(begin)
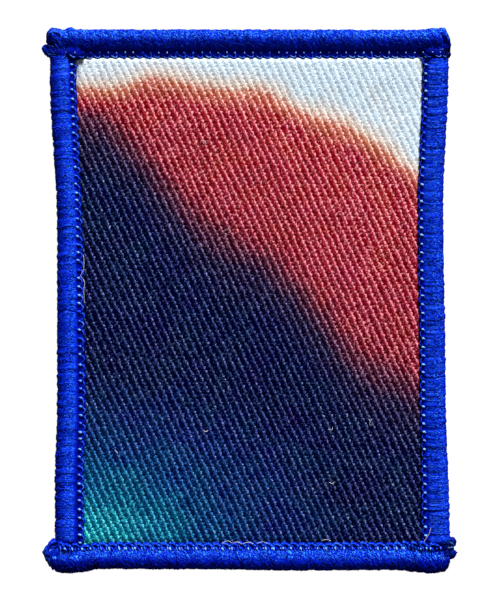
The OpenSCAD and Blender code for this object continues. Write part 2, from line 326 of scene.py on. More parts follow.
# Loose fibres that lie on the patch, in mm
LINT = (
    ((11.8, -19.2, 2.05), (12.1, -19.4, 2.16), (12.4, -19.3, 2.14), (12.5, -19.0, 2.04)),
    ((17.9, -17.8, 2.05), (18.1, -18.1, 2.15), (18.0, -18.5, 2.14), (18.3, -18.7, 2.04)),
    ((-6.9, -19.4, 2.05), (-6.7, -19.6, 2.15), (-6.4, -19.6, 2.15), (-6.2, -19.4, 2.04)),
    ((-20.2, -22.4, 2.0), (-20.0, -22.6, 2.1), (-19.8, -22.8, 2.1), (-19.8, -23.1, 1.98)),
    ((12.0, -27.2, 2.02), (12.2, -27.4, 2.12), (12.5, -27.4, 2.12), (12.7, -27.2, 2.0)),
    ((-7.4, 23.6, 2.05), (-7.2, 24.0, 2.16), (-6.7, 24.0, 2.18), (-6.5, 23.5, 2.06)),
    ((27.2, -34.0, 2.3), (26.95, -34.85, 2.35), (26.5, -35.6, 2.3), (25.75, -36.75, 2.15)),
    ((-24.93, 6.9, 1.85), (-24.83, 5.7, 1.9), (-24.95, 4.5, 1.9), (-25.4, 3.8, 1.95)),
    ((-25.4, 3.8, 1.95), (-24.74, 2.8, 1.9), (-24.86, 1.6, 1.9), (-24.77, -0.6, 1.85)),
    ((-4.2, -36.45, 2.0), (-3.6, -36.1, 2.05), (-3.1, -36.05, 2.05), (-2.5, -36.4, 2.0)),
    ((-2.5, -36.4, 2.0), (-2.0, -36.2, 2.05), (-1.6, -36.25, 2.05), (-1.1, -36.55, 2.0)),
    ((-1.1, -36.55, 2.0), (-0.5, -36.3, 2.05), (0.1, -36.25, 2.05), (0.6, -36.5, 2.0)),
    ((1.2, -36.45, 2.0), (1.7, -36.2, 2.05), (2.2, -36.2, 2.05), (2.8, -36.45, 2.0)),
    ((10.8, -36.0, 2.0), (11.3, -35.85, 2.05), (11.8, -35.85, 2.05), (12.2, -36.05, 2.0)),
)
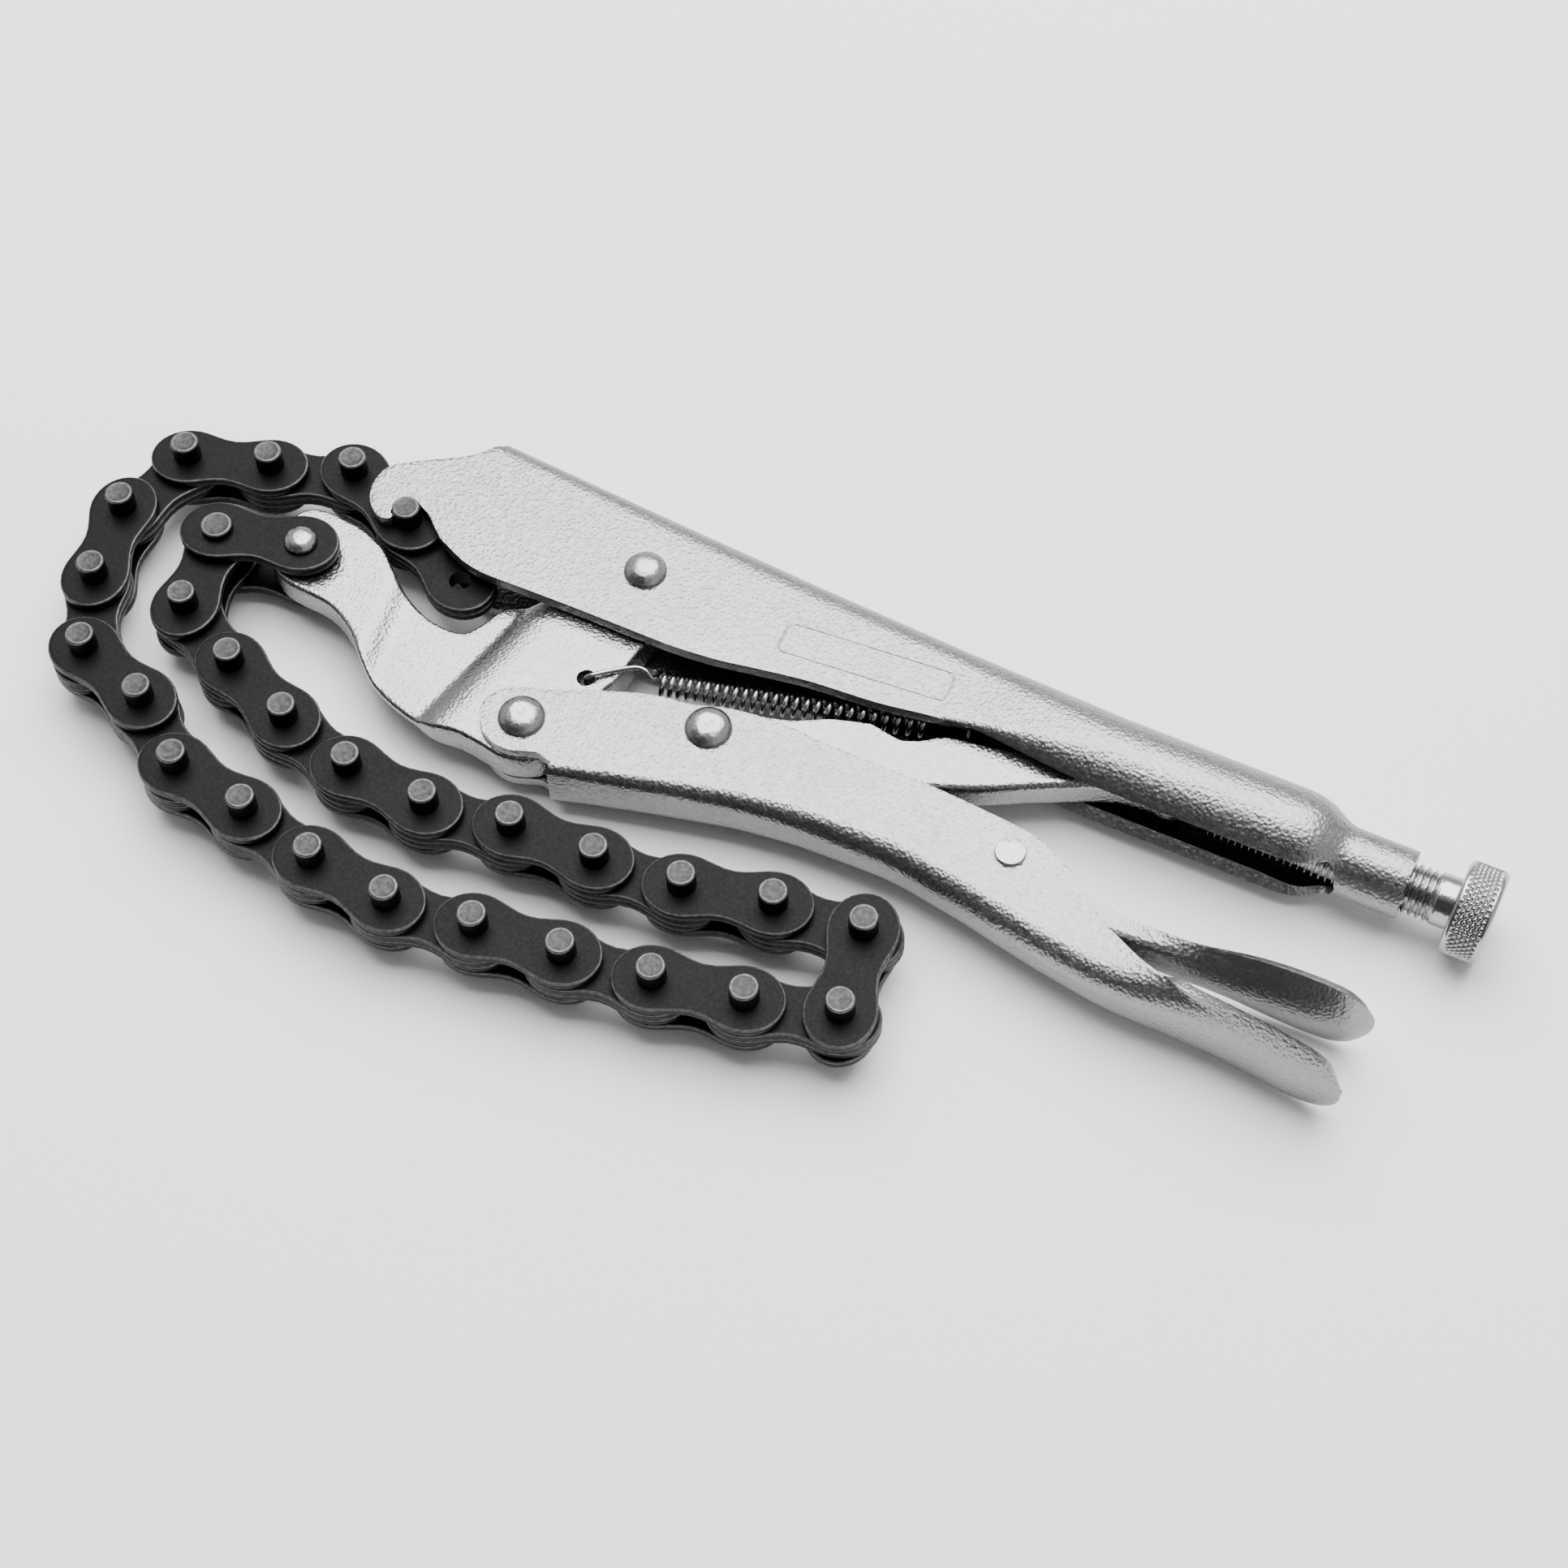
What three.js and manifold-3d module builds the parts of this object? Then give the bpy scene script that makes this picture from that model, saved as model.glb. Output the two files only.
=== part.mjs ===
// Chain clamp: locking pliers whose jaw carries a length of leaf chain, lying flat on one side.
// Frame while building, in millimetres: the jaw pivot is the origin, +X runs along the adjusting
// screw towards its knob, +Y towards the spine of the upper handle and +Z up, square to the tool.
// Everything is alike above and below the mid-plane z = 0.
import * as THREE from 'three';
import { mergeVertices } from 'three/addons/utils/BufferGeometryUtils.js';
import Module from 'manifold-3d';

const wasm = await Module();
wasm.setup();

// Gaps shared by all pieces
const FIT_GAP = 0.3; // between pieces that touch, and round each pin
const OVERRUN = 5; // how far a cut runs past what it cuts

// Facets
const ARC_STEPS = 3; // facets in a quarter round of a section
const PIN_SIDES = 8;
const RIVET_SIDES = 16;
const SCREW_SIDES = 20;

// Pivots, measured from the jaw pivot
const HANDLE_PIVOT_BACK = 5.4; // jaw to lower handle, towards the nose
const HANDLE_PIVOT_DROP = 36.7;
const LINK_PIVOT_REACH = 25.1; // lower handle to toggle link
const LINK_PIVOT_DROP = 24.9;
const LEVER_PIVOT_REACH = 82.4;
const LEVER_PIVOT_DROP = 25.7;
const LINK_END_REACH = 102; // the toggle link's end, on the screw's axis
const CHAIN_PIVOT_REACH = 59.8; // the chain's first rivet, on the jaw's tongue
const CHAIN_PIVOT_DROP = 20.6;

// Chain: plates with a 5/8 inch pitch
const CHAIN_PITCH = 15.875;
const PLATE_HALF = 6.2; // half the width of a plate at its pins
const PLATE_WAIST_HALF = 4.7;
const PLATE_END_REACH = 7; // past the pin's centre
const INNER_HALF = 1.65; // both inner plates lie face to face
const OUTER_THICK = 1.7;
const FIRST_THICK = 2; // the first link's heavier plates
const PIN_RADIUS = 2.54;
const PIN_HALF = 7.8;
const FIRST_PIN_RADIUS = 2.87;
const FIRST_PIN_STAND = 1.5; // what stands out of the first link's plate
const END_HOLE_RADIUS = 2.4;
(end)
» **Written task**:
Print the whole listing exactly as it is.

» **Task answer**:
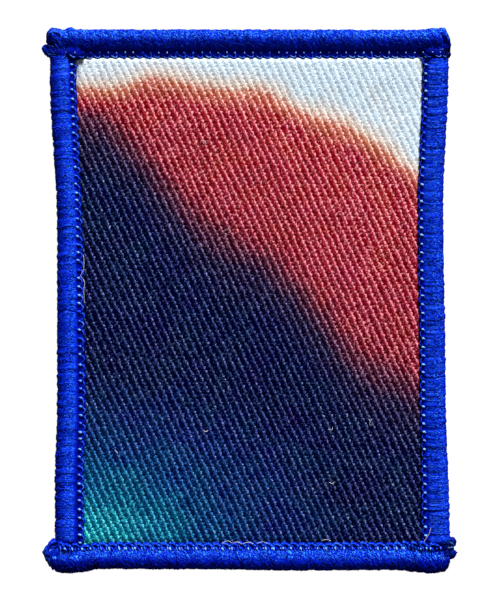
The OpenSCAD and Blender code for this object continues. Write part 2, from line 326 of scene.py on. More parts follow.
# Loose fibres that lie on the patch, in mm
LINT = (
    ((11.8, -19.2, 2.05), (12.1, -19.4, 2.16), (12.4, -19.3, 2.14), (12.5, -19.0, 2.04)),
    ((17.9, -17.8, 2.05), (18.1, -18.1, 2.15), (18.0, -18.5, 2.14), (18.3, -18.7, 2.04)),
    ((-6.9, -19.4, 2.05), (-6.7, -19.6, 2.15), (-6.4, -19.6, 2.15), (-6.2, -19.4, 2.04)),
    ((-20.2, -22.4, 2.0), (-20.0, -22.6, 2.1), (-19.8, -22.8, 2.1), (-19.8, -23.1, 1.98)),
    ((12.0, -27.2, 2.02), (12.2, -27.4, 2.12), (12.5, -27.4, 2.12), (12.7, -27.2, 2.0)),
    ((-7.4, 23.6, 2.05), (-7.2, 24.0, 2.16), (-6.7, 24.0, 2.18), (-6.5, 23.5, 2.06)),
    ((27.2, -34.0, 2.3), (26.95, -34.85, 2.35), (26.5, -35.6, 2.3), (25.75, -36.75, 2.15)),
    ((-24.93, 6.9, 1.85), (-24.83, 5.7, 1.9), (-24.95, 4.5, 1.9), (-25.4, 3.8, 1.95)),
    ((-25.4, 3.8, 1.95), (-24.74, 2.8, 1.9), (-24.86, 1.6, 1.9), (-24.77, -0.6, 1.85)),
    ((-4.2, -36.45, 2.0), (-3.6, -36.1, 2.05), (-3.1, -36.05, 2.05), (-2.5, -36.4, 2.0)),
    ((-2.5, -36.4, 2.0), (-2.0, -36.2, 2.05), (-1.6, -36.25, 2.05), (-1.1, -36.55, 2.0)),
    ((-1.1, -36.55, 2.0), (-0.5, -36.3, 2.05), (0.1, -36.25, 2.05), (0.6, -36.5, 2.0)),
    ((1.2, -36.45, 2.0), (1.7, -36.2, 2.05), (2.2, -36.2, 2.05), (2.8, -36.45, 2.0)),
    ((10.8, -36.0, 2.0), (11.3, -35.85, 2.05), (11.8, -35.85, 2.05), (12.2, -36.05, 2.0)),
)
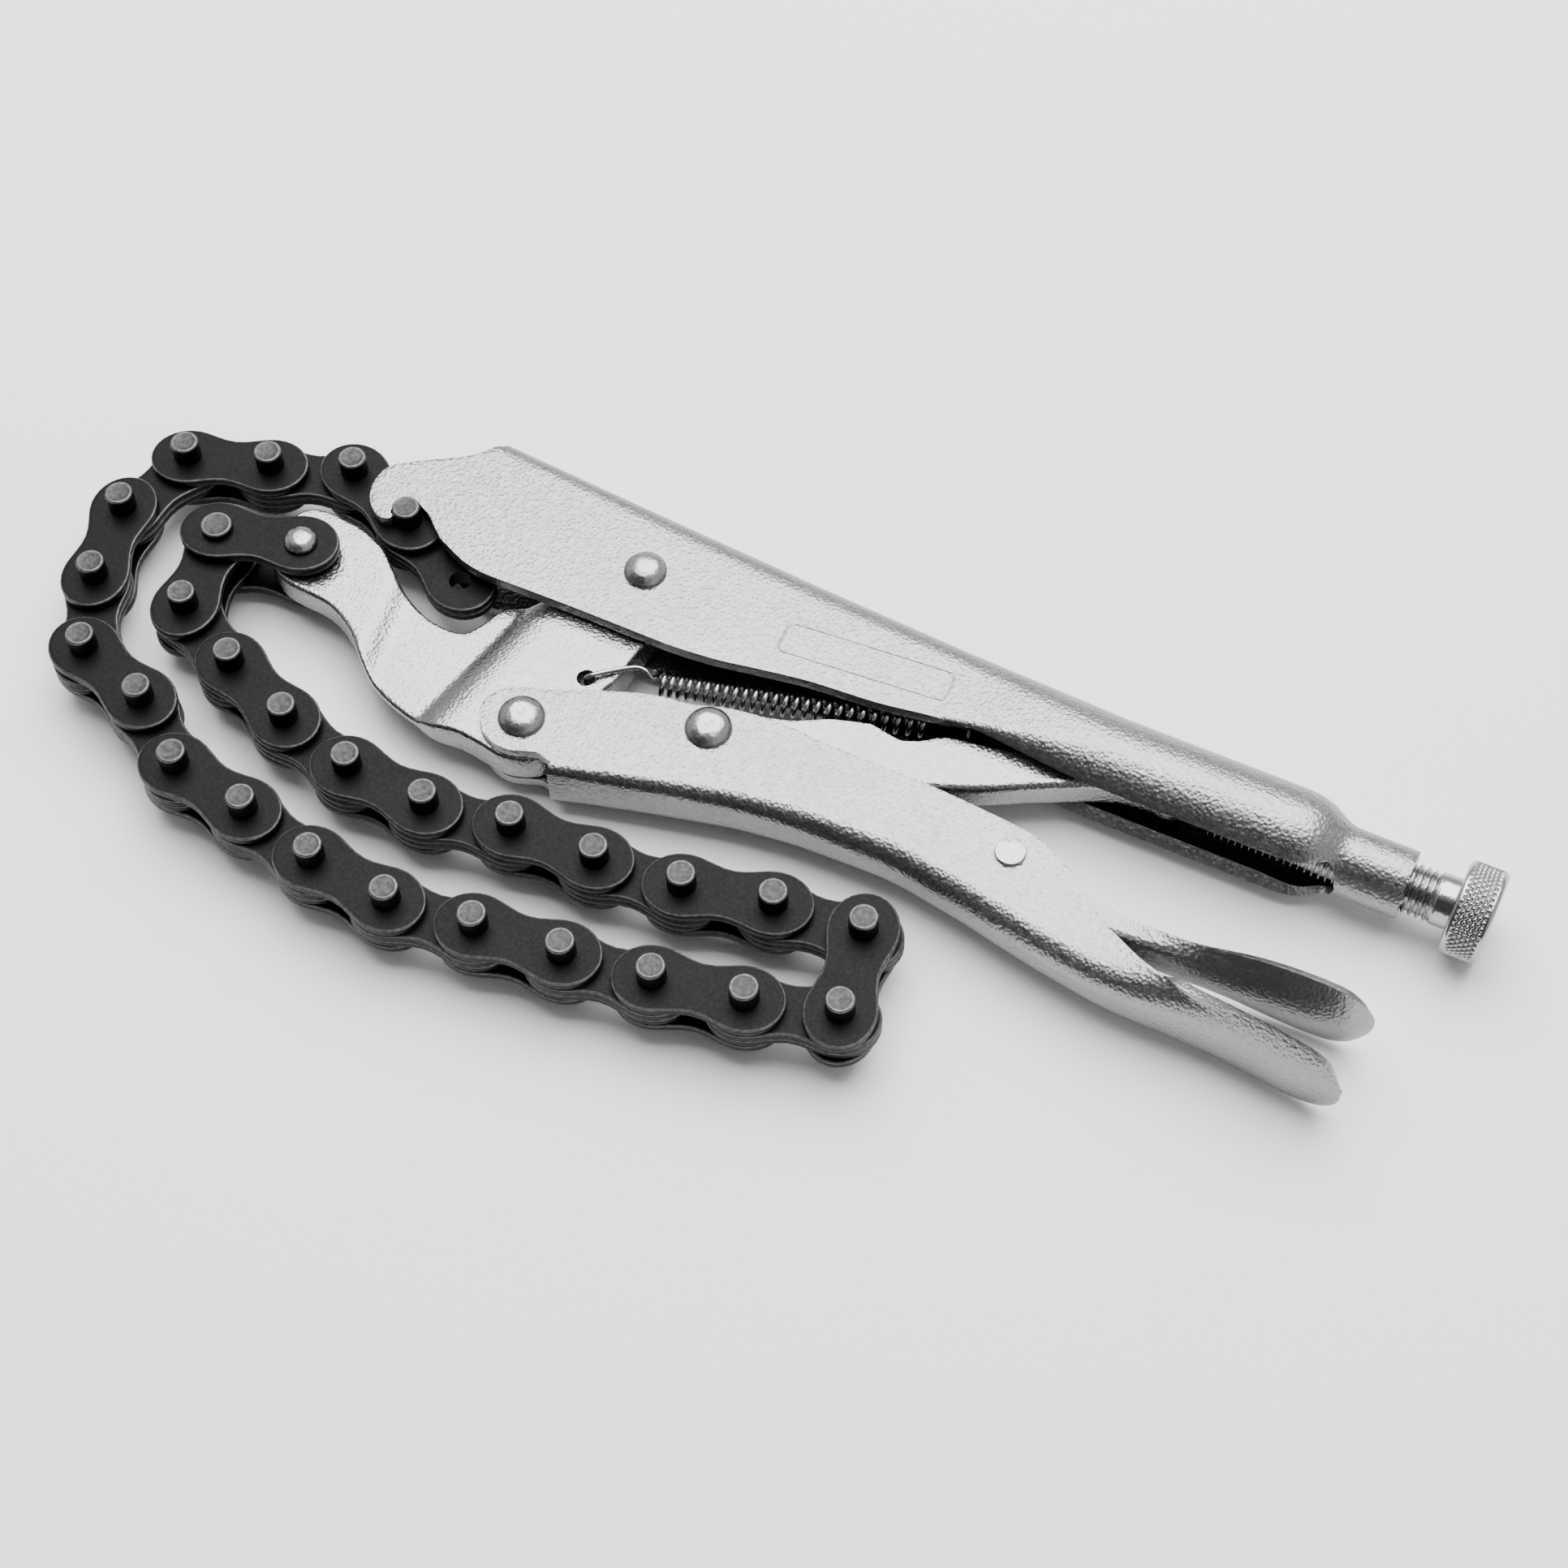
What three.js and manifold-3d module builds the parts of this object? Then give the bpy scene script that makes this picture from that model, saved as model.glb. Output the two files only.
=== part.mjs ===
// Chain clamp: locking pliers whose jaw carries a length of leaf chain, lying flat on one side.
// Frame while building, in millimetres: the jaw pivot is the origin, +X runs along the adjusting
// screw towards its knob, +Y towards the spine of the upper handle and +Z up, square to the tool.
// Everything is alike above and below the mid-plane z = 0.
import * as THREE from 'three';
import { mergeVertices } from 'three/addons/utils/BufferGeometryUtils.js';
import Module from 'manifold-3d';

const wasm = await Module();
wasm.setup();

// Gaps shared by all pieces
const FIT_GAP = 0.3; // between pieces that touch, and round each pin
const OVERRUN = 5; // how far a cut runs past what it cuts

// Facets
const ARC_STEPS = 3; // facets in a quarter round of a section
const PIN_SIDES = 8;
const RIVET_SIDES = 16;
const SCREW_SIDES = 20;

// Pivots, measured from the jaw pivot
const HANDLE_PIVOT_BACK = 5.4; // jaw to lower handle, towards the nose
const HANDLE_PIVOT_DROP = 36.7;
const LINK_PIVOT_REACH = 25.1; // lower handle to toggle link
const LINK_PIVOT_DROP = 24.9;
const LEVER_PIVOT_REACH = 82.4;
const LEVER_PIVOT_DROP = 25.7;
const LINK_END_REACH = 102; // the toggle link's end, on the screw's axis
const CHAIN_PIVOT_REACH = 59.8; // the chain's first rivet, on the jaw's tongue
const CHAIN_PIVOT_DROP = 20.6;

// Chain: plates with a 5/8 inch pitch
const CHAIN_PITCH = 15.875;
const PLATE_HALF = 6.2; // half the width of a plate at its pins
const PLATE_WAIST_HALF = 4.7;
const PLATE_END_REACH = 7; // past the pin's centre
const INNER_HALF = 1.65; // both inner plates lie face to face
const OUTER_THICK = 1.7;
const FIRST_THICK = 2; // the first link's heavier plates
const PIN_RADIUS = 2.54;
const PIN_HALF = 7.8;
const FIRST_PIN_RADIUS = 2.87;
const FIRST_PIN_STAND = 1.5; // what stands out of the first link's plate
const END_HOLE_RADIUS = 2.4;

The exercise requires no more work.